Statement on Urban Affairs Issued During a Visit to Brooklyn College in Brooklyn, New York
I come from a different part of the country, but I feel very much at home here.
A healthy city neighborhood, like the one that means so much to you, is not so very different from the small town in Georgia where I grew up.
People know each other. They look after each other's children. The local policeman is somebody's cousin, and he has a name. You recognize your neighbors and you know the butcher where you shop. There's a place of worship on one comer and perhaps a club or restaurant on the next.
Both a neighborhood and a small town have their own special character, their own distinctive life. I don't come from Americus, or Vienna, or Cordele. I come from Plains. You come from Flatbush—and not Sunnyside or Bay Ridge or Brooklyn Heights.
We feel most at home where our roots run deep.
That describes my home town of Plains. It also describes your neighborhood, and the many other diverse neighborhoods of the older cities of America.
It is time for us to recognize that neighborhoods are more than sections of the city, bricks and mortar, plots of land. They are people, and families, and homes.
Neighborhoods and families are the living fiber that holds our society together. Until we place them at the very top of our national policy, our hopes for the nation, and our goals for our private lives, will not be attained.
But for too many years, urban policy has been an enemy of the neighborhoods—and of the families, too.
We have sent in bulldozers and called it urban renewal. I have never seen a freeway going through a golf course, but I have seen too many freeways out through the heart of a living neighborhood.
For too many years, the government has not given neighborhoods the only thing they need—a chance to make it on their own.

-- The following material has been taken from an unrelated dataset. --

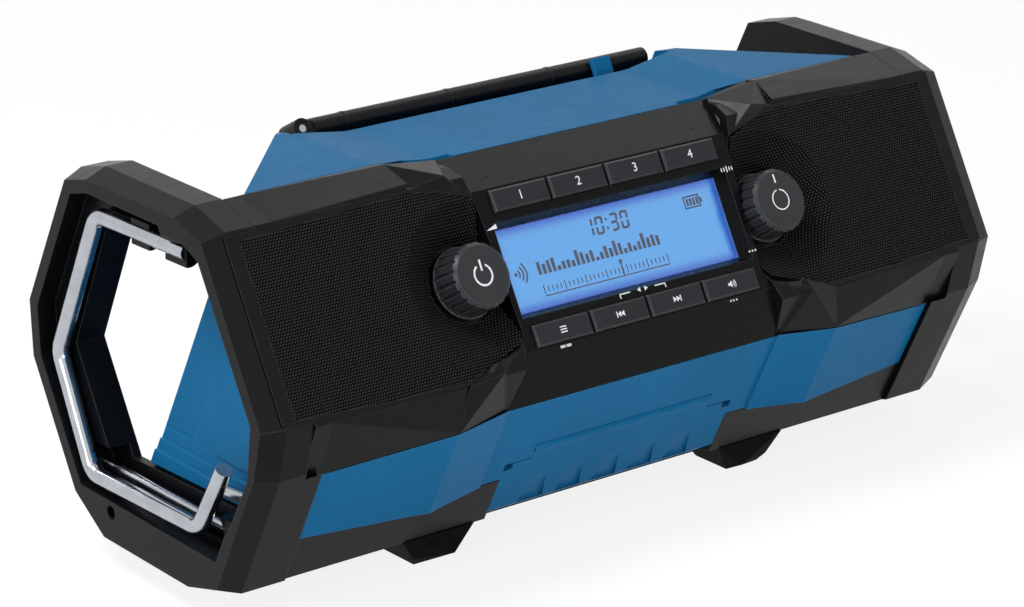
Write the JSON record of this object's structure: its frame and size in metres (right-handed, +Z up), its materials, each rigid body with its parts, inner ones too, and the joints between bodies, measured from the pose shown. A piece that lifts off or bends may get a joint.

No government that cared about our neighborhoods would stack die tax deck against them. A landlord can let a building run down and make a good living on the tax breaks. But when a homeowner spends a little hard earned money fixing up his house, the assessor raises his taxes.

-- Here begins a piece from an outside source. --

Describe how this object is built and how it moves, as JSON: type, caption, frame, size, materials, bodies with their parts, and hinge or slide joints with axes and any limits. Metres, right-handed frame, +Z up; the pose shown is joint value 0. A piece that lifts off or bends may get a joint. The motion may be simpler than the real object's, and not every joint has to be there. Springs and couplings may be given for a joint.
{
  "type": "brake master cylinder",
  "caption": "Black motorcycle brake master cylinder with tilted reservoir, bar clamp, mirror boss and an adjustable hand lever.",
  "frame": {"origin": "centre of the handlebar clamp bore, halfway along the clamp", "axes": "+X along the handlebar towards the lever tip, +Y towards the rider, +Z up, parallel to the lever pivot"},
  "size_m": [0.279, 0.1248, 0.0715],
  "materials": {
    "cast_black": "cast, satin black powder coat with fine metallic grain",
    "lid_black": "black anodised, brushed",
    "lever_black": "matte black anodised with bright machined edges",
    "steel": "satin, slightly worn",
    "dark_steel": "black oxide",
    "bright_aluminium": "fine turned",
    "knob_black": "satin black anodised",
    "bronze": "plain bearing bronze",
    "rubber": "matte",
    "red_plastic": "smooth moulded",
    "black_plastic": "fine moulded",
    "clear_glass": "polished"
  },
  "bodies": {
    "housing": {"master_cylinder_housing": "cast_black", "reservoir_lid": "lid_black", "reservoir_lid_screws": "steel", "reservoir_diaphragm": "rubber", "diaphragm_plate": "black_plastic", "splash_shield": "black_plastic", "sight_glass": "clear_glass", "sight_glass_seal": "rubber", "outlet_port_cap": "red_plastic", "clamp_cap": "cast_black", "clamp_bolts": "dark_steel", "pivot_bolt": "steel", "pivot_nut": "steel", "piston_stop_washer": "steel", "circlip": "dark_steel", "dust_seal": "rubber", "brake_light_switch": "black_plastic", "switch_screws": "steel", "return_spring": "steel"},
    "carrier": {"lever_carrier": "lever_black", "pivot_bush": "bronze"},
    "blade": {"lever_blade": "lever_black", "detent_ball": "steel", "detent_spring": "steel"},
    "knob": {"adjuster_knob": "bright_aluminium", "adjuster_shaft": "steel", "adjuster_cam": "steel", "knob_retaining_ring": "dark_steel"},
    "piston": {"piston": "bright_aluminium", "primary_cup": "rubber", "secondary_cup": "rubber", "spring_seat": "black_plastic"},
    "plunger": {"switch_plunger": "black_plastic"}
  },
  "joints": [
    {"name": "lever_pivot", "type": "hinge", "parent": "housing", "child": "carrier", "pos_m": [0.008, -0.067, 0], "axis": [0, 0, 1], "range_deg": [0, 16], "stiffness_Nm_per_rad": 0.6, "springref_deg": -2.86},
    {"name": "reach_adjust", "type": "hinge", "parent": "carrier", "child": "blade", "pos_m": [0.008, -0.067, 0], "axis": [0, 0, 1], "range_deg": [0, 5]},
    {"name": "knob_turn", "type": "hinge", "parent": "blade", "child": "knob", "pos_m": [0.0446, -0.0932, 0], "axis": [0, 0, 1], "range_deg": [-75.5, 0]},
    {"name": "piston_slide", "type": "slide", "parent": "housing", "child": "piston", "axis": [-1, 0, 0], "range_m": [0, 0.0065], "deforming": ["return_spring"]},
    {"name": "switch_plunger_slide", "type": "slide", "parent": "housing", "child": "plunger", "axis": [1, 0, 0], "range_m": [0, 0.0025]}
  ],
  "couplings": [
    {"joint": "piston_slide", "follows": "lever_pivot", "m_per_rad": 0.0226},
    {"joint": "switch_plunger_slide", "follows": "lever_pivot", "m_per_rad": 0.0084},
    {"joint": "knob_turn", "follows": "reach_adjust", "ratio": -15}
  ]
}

No government that cared about neighborhoods would make it impossible for you to own your own home. For seventy years, beginning at the turn of the century, more and more families bought homes of their own. By 1969, we had accomplished what no other society had ever achieved. More than half the families in this country could afford their own homes.

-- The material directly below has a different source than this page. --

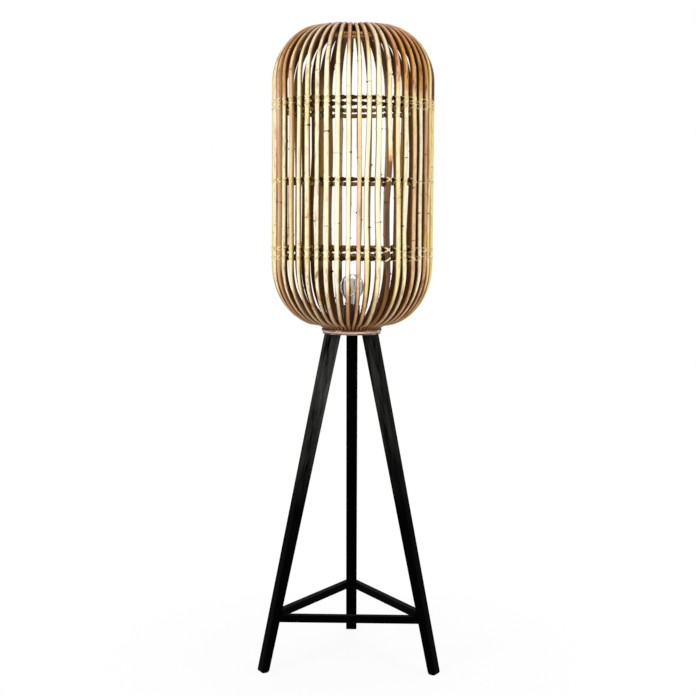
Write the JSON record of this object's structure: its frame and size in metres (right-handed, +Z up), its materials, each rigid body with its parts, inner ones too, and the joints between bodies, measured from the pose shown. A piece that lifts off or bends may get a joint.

But what took seventy years to accomplish has been undone in only eight Between 1969 and 1976, Republican tight money and the Republican recession reduced the percentage of families who can afford their own homes from more than 50 to only 32.
No government that cared about neighborhoods would let their lifeblood drain away through red-lining. Red-lining is discrimination on geographical grounds. The banks draw a line around a neighborhood and say it has to die. Red-lining means that your children can't get mortgages. It means your brothers and sisters can't find jobs. It means that the government does not care what happens to you or your children.
No government that cared about the neighborhoods would become a major slumlord. In many neighborhoods, you look down the street, past rows of family houses. When you see a vacant lot or a boarded-up house, chances are the government is the owner. The federal government is now the largest homeowner in the country. But almost no one lives in its houses.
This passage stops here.